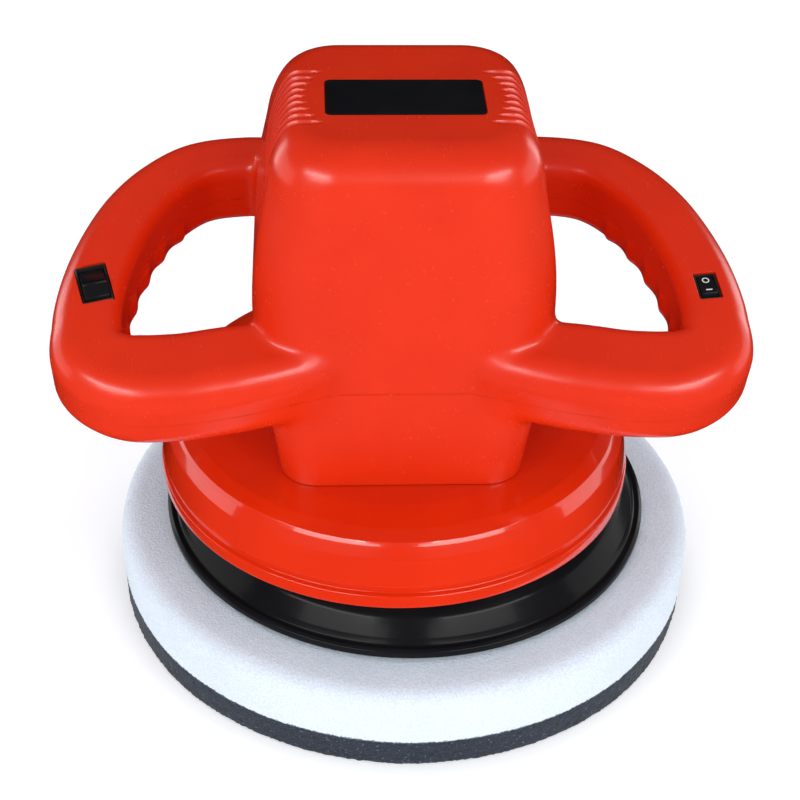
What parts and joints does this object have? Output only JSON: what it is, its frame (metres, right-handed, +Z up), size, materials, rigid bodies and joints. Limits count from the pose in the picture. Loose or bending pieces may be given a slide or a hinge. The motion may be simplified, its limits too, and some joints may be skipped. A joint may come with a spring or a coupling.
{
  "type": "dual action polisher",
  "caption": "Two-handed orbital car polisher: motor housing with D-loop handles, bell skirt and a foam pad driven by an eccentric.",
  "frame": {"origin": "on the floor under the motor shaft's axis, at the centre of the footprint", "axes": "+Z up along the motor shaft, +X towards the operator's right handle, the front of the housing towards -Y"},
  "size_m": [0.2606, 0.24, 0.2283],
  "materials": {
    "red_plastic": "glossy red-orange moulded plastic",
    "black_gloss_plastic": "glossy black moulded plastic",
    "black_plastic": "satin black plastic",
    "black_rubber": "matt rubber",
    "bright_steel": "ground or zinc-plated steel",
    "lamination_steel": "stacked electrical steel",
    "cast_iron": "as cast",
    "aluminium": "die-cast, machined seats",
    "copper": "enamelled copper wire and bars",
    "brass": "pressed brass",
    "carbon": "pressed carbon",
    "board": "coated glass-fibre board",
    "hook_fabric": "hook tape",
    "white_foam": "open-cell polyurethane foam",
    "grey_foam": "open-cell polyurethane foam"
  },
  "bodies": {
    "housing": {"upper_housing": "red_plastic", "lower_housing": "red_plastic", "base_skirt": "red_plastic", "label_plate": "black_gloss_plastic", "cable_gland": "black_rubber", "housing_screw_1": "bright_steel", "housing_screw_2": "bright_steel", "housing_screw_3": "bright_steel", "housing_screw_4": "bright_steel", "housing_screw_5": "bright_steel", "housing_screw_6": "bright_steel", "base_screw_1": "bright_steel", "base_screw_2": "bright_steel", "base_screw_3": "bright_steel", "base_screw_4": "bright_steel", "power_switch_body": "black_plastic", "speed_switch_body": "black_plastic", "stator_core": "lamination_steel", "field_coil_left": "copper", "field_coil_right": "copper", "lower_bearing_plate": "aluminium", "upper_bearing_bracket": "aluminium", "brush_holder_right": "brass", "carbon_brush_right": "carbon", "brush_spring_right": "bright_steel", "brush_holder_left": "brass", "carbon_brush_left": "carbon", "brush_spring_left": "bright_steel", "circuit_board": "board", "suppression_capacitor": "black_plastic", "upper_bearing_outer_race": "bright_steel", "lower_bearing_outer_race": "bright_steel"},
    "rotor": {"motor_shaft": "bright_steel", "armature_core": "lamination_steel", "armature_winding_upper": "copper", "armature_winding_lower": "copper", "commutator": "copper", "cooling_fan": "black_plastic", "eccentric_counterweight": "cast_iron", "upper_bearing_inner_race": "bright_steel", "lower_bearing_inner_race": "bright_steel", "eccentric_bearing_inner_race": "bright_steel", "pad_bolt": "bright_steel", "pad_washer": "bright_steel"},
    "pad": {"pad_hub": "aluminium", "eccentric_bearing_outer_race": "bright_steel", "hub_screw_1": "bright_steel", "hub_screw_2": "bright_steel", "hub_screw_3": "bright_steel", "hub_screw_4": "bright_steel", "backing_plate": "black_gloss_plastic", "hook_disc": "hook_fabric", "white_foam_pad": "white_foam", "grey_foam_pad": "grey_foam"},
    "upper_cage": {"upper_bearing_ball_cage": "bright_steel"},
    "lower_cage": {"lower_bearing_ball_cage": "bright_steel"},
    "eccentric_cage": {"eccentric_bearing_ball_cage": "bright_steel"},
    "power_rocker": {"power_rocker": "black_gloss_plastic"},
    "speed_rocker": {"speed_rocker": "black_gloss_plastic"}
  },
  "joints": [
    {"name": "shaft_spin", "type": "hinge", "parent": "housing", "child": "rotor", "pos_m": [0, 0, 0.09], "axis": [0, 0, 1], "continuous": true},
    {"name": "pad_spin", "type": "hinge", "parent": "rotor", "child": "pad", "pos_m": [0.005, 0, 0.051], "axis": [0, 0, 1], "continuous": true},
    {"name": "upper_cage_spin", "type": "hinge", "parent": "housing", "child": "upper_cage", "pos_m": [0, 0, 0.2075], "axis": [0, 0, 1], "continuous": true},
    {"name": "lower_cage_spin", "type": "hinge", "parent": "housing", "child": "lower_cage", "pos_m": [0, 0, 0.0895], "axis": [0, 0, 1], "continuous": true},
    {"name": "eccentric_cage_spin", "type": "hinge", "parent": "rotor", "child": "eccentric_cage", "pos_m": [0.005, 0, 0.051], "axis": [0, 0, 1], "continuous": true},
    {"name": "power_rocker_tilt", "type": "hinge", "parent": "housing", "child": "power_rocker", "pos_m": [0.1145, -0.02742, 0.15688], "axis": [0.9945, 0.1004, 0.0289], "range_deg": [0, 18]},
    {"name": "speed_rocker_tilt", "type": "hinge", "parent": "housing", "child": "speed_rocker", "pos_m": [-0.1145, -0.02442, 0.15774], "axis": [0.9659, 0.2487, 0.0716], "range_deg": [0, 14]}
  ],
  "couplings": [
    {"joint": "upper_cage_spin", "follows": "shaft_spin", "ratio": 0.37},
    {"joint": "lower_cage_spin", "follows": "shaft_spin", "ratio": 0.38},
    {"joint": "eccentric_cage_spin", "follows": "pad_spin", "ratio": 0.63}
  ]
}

■ TASK STATEMENT:
Identify every line holding the word "bodies" and copy it out.

■ WRITTEN SOLUTION:
What parts and joints does this object have? Output only JSON: what it is, its frame (metres, right-handed, +Z up), size, materials, rigid bodies and joints. Limits count from the pose in the picture. Loose or bending pieces may be given a slide or a hinge. The motion may be simplified, its limits too, and some joints may be skipped. A joint may come with a spring or a coupling.
  "bodies": {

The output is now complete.